Und wie reagiert Lüning damals? Er entschuldigt sich für das Runden-Schreiben und bestreitet, weitere Briefe an Arbeitgeber verfasst zu haben. In der Entschuldigung erklärt Lüning sein Verhalten. Er habe überreagiert, weil wie er schreibt „zu Unrecht gegen mich öffentlich sachlich falschen Anschuldigungen das Fass zum Überlaufen gebracht haben.“ Er habe Runden nicht schaden wollen. Mit dem Schreiben an die Vorgesetzten habe er „nur erreichen wollen, dass Sie erleben sollten, wie sich so etwa anfühlt“. Lüning erklärte zudem, dass er natürlich wieder für den KSB-Vorsitz kandidieren werde. Er lässt sich zitieren mit den Worten: „Mir wurde geraten, dass ich wegen einer solchen Lappalie nicht aufhören sollte.“
Der Heseler wird wenige Wochen später wiedergewählt. Die Versammlung beginnt damals mit einer „vertrauensbildenden Maßnahme“. Lüning kündigt an, dass die gesamte Sitzung mit einem Tonbandgerät aufgezeichnet werde, damit es keine Missverständnisse gebe. Mich erinnert das ein wenig an Erzählungen und Methoden, von denen ich als Journalist kurz nach der Wende im „wilden Osten“ gehört habe. Unter Sportlern bleibt das bis heute so meines Wissens einmalig.
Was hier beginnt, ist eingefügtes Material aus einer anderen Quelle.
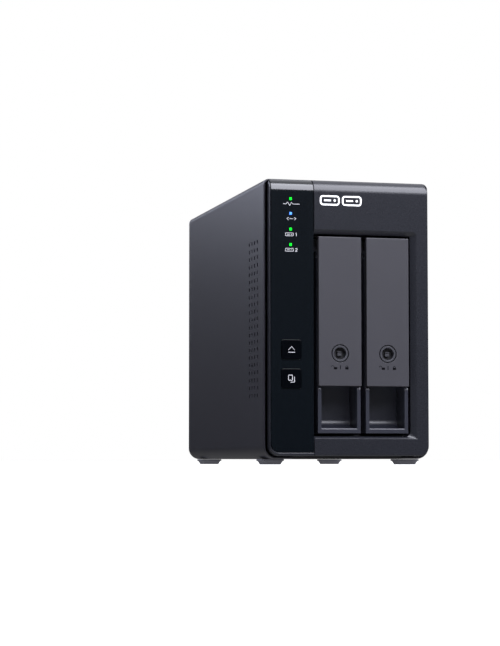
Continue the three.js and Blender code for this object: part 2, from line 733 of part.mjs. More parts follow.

Für viele Vereinsvertreter ist das ein Signal, dass es auf Dauer mit Lüning nicht mehr weitergehen solle. Bereits rund um die Wahl laufen im Hintergrund erste Gespräche, wie es langfristig auch ohne Lüning weitergehen könnte (was aber nie offiziell wird, da es im Sport auch um Zuschüsse etc. geht und es dabei wichtig ist, dass man sich gut „versteht“). Lüning bleibt drei Jahre im Amt, wird Ehrenvorsitzender und übergibt dann nach 15 Jahren den Staffelstab an Jörg Kromminga. Der führt den KSB bis heute – ohne Schreiben an Arbeitgeber…
Ach ja, wenige Wochen nach der Berichterstattung ruft mich der Chefredakteur aus Osnabrück an. „Sagen Sie mal Herr Hartwig, was haben Sie denn da geschrieben?“, fragt er mich. Wieso? „Na ich habe hier Post von einem Herrn Lüning auf dem Tisch. Er beschwert sich massiv über Sie und Ihre Art der Berichterstattung.“ Als ich den Brief dann in den Händen halte, ist es eine Mischung aus Schmunzeln und Entsetzen beim Lesen. Kritik – gehört dazu. Aber was macht der Herr Lüning in dem Brief? Er versucht geschickt gegenüber dem Chefredakteur den Eindruck zu erwecken, dass Herr Hartwig ja wohl rechtspopulistisches Gedankengut in sich trage und mit einem umstrittenen Ratsherr in Leer und Kreistagsabgeordneter eng verbandelt sei. Mein Chefredakteur nimmt das Ganze sehr gelassen, er schätzt meine Arbeit. Er weiß, dass ich journalistisch korrekt und auf demokratischem Fundament arbeite. Auch mein Arbeitgeber reagiert souverän. Herr Lüning bekommt ein freundliches und eindeutiges Antwortschreiben.